I agree with the principle that committees should be able to get the documents they ask for and that they should be able to work out a way to get them in an unredacted way. I believe that very strongly. I think we should be looking into the current procedures being used by the Privy Council Office and the departments and rethink them and make suggestions, but I don't think that what we did here was well thought through at all. If I could go back, I wouldn't vote for the motion the way it was, because it was clearly much more wide-ranging than I think any of us really understood at the time—certainly me.
The second thing, Mr. Chair, is that we've had a lot of outrage about documents being shared with certain redactions. This motion was raised by once again referring back to an email that I now have asked for copies of twice and both times have been refused, an email that at the previous meeting was used to clearly suggest that this was written in June of this year and tied to the McKinsey documents.

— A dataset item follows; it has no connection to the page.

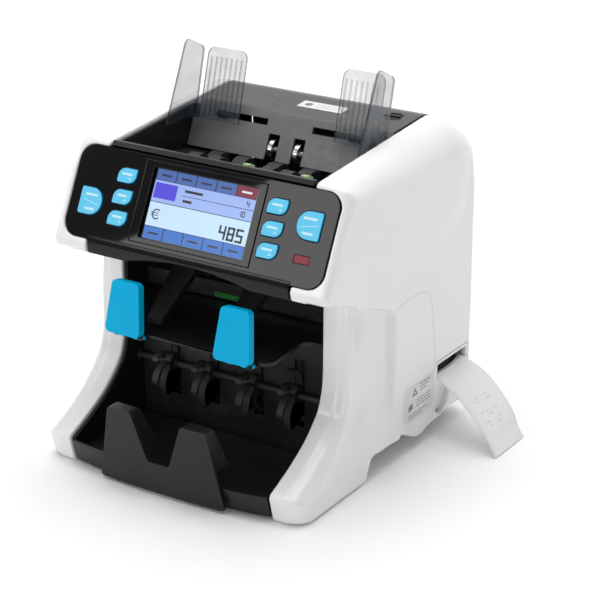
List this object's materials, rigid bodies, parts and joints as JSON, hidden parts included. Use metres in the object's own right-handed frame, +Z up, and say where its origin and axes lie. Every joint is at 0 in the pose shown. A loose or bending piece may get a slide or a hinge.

It was again raised in the questioning to the Privy Council Office as a precursor for this motion. As opposed to receiving it redacted or unredacted, this committee has not received it at all. It hasn't been shared, even though it's being relied upon as the reason why the motion was brought forward.
I find it outrageous that in the last meeting I was clearly misled to believe that this document was written as an email about McKinsey, when the person who allegedly wrote it has not been with the Privy Council Office this year, and that email that we keep talking about has not been shared with the rest of us.
Mr. Chairman, given that, I move that the debate on the motion be adjourned so that we can return to the witnesses.
Thank you.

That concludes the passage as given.